BEIRUT: At least nine people were killed on Saturday when Syrian regime forces launched a barrage of rockets that hit a funeral on the edges of the Syrian capital, a monitor said.
The Syrian Observatory for Human Rights said “seven rockets and several shells hit areas on the edges of Qabun,” a northeastern district of Damascus held by the opposition. “The shelling targeted a cemetery while someone was being buried there,” said Observatory head Rami Abdel Rahman.
Earlier, Syrian warplanes bombarded a besieged opposition-held district of Homs, killing at least two people and raising the death toll from nearly two weeks of airstrikes there to more than 20, the Observatory said.
Warplanes also hit insurgent-controlled areas in Daraa in southern Syria during a series of heavy raids over the last day, it said.

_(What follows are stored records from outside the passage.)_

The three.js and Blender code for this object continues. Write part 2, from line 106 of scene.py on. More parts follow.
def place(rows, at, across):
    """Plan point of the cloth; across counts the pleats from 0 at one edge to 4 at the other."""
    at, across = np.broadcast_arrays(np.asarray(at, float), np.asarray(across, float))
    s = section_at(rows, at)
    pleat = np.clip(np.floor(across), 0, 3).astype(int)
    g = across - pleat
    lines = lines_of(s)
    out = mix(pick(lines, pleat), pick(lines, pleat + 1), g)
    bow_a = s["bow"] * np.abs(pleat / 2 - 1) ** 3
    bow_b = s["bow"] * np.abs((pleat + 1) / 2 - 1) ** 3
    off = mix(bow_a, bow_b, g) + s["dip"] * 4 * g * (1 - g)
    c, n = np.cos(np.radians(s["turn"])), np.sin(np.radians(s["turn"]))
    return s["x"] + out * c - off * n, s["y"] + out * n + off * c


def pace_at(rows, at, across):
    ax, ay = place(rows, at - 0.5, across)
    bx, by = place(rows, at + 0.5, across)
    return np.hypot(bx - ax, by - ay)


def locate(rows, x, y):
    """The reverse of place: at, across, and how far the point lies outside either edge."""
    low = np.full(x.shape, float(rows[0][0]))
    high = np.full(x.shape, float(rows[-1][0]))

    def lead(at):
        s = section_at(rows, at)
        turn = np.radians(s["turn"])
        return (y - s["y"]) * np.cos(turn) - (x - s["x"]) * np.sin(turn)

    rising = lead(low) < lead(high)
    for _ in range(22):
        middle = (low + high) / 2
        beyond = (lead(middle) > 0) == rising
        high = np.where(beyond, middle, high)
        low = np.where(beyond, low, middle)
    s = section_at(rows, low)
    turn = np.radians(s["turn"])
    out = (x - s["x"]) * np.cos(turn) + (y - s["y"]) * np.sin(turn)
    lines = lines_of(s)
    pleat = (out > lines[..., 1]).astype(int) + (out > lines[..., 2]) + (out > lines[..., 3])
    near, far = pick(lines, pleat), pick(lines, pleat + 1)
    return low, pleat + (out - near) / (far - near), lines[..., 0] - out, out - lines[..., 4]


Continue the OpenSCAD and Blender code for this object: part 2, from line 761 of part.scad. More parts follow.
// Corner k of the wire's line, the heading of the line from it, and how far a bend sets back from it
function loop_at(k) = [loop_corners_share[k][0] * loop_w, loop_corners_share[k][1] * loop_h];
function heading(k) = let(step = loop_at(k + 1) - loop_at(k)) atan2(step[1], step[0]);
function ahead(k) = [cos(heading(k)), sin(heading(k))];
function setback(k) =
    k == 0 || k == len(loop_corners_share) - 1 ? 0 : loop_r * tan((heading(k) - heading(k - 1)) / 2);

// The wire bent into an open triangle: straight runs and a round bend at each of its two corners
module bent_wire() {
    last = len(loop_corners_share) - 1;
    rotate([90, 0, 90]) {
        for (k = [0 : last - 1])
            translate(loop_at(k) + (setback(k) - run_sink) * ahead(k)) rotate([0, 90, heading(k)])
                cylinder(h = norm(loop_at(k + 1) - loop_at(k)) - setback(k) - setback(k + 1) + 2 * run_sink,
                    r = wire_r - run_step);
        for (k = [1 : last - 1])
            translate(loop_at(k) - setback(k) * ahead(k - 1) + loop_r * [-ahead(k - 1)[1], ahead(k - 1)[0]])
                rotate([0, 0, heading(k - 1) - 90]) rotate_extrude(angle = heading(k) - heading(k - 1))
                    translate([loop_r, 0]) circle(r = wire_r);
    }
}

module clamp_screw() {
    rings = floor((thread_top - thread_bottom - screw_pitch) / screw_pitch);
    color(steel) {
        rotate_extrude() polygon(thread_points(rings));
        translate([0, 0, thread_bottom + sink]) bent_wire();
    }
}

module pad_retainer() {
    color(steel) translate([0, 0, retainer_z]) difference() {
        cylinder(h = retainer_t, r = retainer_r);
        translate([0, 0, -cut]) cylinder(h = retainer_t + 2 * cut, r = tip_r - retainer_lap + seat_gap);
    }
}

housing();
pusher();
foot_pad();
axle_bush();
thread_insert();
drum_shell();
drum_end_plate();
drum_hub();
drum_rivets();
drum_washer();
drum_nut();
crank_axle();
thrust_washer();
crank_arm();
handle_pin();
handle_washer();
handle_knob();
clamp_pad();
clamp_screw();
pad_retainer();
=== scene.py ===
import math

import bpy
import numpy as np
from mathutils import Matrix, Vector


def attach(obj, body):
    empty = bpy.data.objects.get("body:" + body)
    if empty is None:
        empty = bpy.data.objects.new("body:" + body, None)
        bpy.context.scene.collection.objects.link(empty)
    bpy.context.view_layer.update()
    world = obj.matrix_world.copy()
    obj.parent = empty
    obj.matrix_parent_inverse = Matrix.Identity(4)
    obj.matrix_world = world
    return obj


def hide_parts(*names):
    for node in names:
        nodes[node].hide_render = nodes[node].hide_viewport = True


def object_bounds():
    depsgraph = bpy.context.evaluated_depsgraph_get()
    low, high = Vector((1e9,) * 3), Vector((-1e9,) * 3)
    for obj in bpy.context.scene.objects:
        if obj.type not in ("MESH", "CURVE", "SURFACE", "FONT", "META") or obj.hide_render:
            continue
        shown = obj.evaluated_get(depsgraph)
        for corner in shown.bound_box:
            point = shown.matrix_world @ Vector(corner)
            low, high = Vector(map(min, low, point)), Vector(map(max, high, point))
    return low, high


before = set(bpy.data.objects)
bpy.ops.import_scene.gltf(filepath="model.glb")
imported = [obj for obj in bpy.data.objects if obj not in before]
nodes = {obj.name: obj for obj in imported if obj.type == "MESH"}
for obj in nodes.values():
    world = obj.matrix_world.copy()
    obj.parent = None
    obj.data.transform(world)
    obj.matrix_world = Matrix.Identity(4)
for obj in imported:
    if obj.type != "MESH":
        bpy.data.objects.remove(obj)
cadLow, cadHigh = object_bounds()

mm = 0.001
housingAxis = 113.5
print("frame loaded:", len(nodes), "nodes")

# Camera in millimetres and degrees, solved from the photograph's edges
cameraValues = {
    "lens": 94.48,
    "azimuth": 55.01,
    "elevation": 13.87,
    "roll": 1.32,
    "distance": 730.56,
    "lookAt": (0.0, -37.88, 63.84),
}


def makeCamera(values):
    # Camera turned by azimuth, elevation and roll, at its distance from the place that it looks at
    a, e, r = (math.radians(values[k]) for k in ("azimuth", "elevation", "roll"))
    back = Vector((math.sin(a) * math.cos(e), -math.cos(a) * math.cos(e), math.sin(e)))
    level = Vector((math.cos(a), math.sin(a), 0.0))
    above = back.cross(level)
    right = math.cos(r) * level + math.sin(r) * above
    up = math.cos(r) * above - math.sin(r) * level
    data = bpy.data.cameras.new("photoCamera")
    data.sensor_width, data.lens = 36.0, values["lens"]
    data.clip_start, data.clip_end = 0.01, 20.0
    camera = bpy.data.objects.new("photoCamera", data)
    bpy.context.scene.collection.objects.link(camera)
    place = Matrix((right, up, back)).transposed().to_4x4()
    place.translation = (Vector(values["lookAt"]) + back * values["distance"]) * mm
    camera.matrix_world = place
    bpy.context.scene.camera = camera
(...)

For months, Al-Waer, the last opposition-held neighborhood in the western city of Homs, had been spared much of the intense violence raging elsewhere in the country, as the government tried to conclude an agreement with insurgents there.
Bombardment of the area resumed earlier this month, rescue workers and the Observatory said, adding that three people were killed on Saturday, bringing the death toll since then to at least 30 people.
An opposition media activist in Al-Waer said two people had been killed and put February's overall death toll at more than 20.
A military media unit run by Damascus ally Hezbollah said warplanes and artillery had targeted insurgents in Al-Waer after opposition sniper fire hit areas neighboring the district.
Damascus has tried to conclude a deal in Al-Waer that would see opposition fighters and their families leave the district and the government take over.
Under similar agreements elsewhere in western Syria, opposition fighters have left with light weapons and headed mostly for Idlib province.